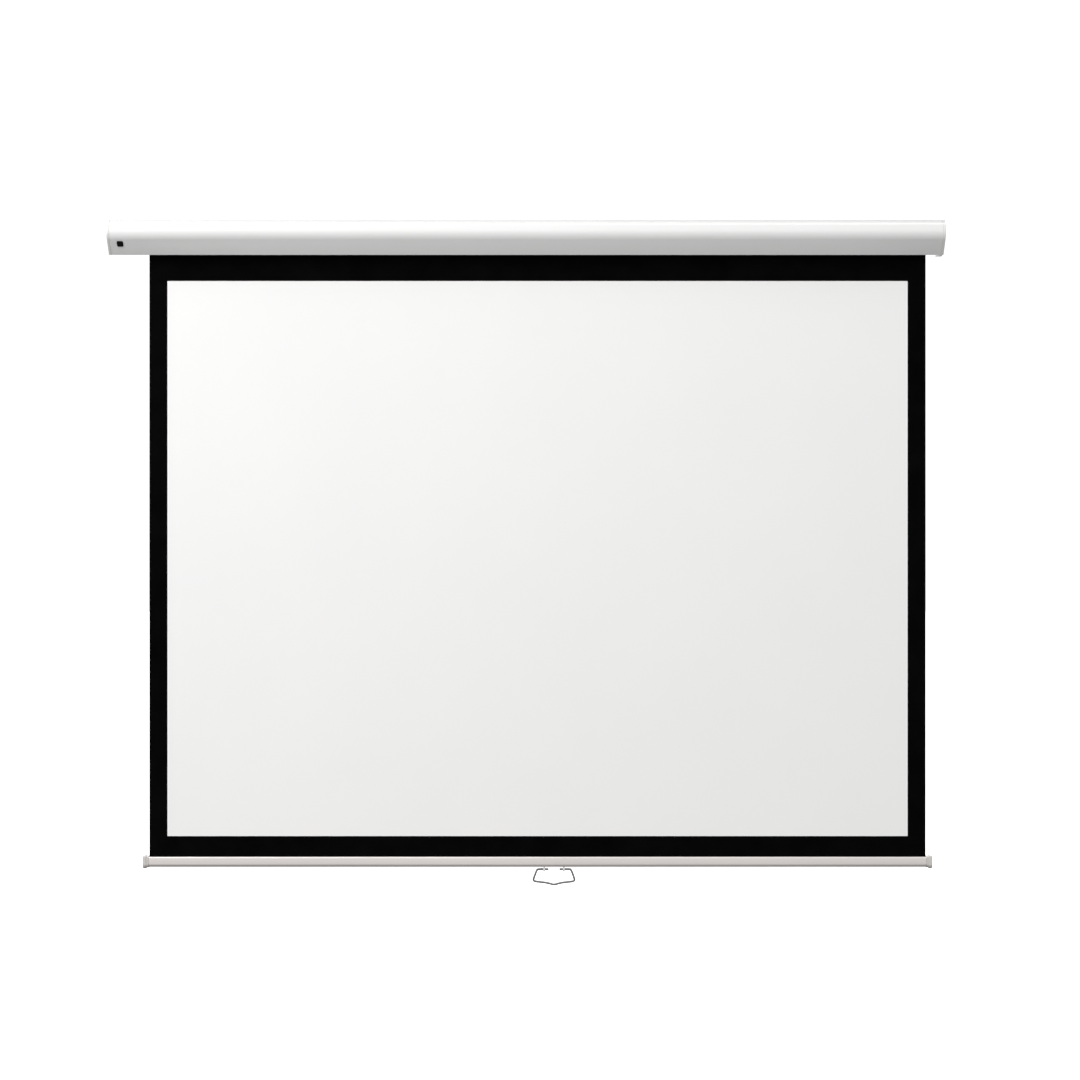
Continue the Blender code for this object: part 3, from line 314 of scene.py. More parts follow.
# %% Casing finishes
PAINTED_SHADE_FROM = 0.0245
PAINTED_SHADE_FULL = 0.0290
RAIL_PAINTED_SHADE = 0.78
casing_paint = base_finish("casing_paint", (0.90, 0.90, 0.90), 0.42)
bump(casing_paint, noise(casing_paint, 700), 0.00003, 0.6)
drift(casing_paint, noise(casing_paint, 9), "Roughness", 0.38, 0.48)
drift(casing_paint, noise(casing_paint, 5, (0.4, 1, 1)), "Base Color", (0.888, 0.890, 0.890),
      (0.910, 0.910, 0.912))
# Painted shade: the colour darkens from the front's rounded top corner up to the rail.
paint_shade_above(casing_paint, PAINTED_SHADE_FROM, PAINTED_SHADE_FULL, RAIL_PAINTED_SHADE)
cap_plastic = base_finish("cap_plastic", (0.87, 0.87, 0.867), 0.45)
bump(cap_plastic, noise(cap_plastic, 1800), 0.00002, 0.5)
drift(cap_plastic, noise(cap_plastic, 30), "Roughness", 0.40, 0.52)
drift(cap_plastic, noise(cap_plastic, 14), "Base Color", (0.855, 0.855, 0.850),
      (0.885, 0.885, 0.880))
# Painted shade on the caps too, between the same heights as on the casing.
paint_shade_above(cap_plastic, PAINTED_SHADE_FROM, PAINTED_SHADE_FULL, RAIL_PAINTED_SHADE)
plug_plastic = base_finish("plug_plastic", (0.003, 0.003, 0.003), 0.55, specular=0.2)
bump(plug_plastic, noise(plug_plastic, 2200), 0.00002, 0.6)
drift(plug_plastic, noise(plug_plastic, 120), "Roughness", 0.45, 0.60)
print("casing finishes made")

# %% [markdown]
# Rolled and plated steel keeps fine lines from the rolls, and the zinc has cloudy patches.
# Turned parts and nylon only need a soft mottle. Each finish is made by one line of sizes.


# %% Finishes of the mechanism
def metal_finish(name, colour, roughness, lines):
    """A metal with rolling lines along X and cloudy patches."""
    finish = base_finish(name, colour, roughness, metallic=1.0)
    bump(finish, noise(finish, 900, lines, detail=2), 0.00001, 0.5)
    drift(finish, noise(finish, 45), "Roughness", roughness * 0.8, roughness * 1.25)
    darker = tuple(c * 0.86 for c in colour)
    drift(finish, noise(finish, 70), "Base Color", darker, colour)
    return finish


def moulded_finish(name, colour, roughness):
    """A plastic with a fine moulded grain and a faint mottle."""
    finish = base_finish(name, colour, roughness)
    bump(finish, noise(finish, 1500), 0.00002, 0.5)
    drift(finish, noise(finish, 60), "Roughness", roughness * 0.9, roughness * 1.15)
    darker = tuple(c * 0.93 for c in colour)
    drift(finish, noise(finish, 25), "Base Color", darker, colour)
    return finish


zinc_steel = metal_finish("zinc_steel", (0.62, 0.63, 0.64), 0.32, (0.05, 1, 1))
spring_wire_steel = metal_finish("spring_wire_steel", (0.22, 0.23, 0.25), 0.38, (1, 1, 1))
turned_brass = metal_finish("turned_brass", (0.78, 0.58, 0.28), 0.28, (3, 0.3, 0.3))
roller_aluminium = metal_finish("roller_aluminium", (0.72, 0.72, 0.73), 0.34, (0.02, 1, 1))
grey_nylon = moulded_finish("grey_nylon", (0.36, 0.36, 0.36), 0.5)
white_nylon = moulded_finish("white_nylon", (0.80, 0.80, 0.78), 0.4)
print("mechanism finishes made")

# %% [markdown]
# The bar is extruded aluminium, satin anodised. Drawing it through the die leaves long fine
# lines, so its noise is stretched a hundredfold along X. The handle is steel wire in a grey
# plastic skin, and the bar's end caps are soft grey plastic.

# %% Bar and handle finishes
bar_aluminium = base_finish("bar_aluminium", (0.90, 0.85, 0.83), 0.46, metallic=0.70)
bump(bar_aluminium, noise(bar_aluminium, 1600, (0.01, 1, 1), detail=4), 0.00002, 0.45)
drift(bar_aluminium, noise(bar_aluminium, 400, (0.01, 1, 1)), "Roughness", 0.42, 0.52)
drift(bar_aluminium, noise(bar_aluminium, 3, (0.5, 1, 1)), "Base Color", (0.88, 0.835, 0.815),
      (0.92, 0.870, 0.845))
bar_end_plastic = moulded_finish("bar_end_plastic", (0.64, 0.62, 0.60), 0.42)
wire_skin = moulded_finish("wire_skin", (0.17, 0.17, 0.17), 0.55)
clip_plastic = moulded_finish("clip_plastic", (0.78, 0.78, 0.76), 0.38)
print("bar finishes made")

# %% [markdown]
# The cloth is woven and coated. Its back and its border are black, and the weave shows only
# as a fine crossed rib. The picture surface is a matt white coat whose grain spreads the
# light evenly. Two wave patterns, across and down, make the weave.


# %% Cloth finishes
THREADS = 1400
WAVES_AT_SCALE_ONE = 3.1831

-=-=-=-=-

■ **WHAT YOU HAVE TO DO**
Show every line that contains the word "parts".

■ **TASK ANSWER**
Continue the Blender code for this object: part 3, from line 314 of scene.py. More parts follow.
# Turned parts and nylon only need a soft mottle. Each finish is made by one line of sizes.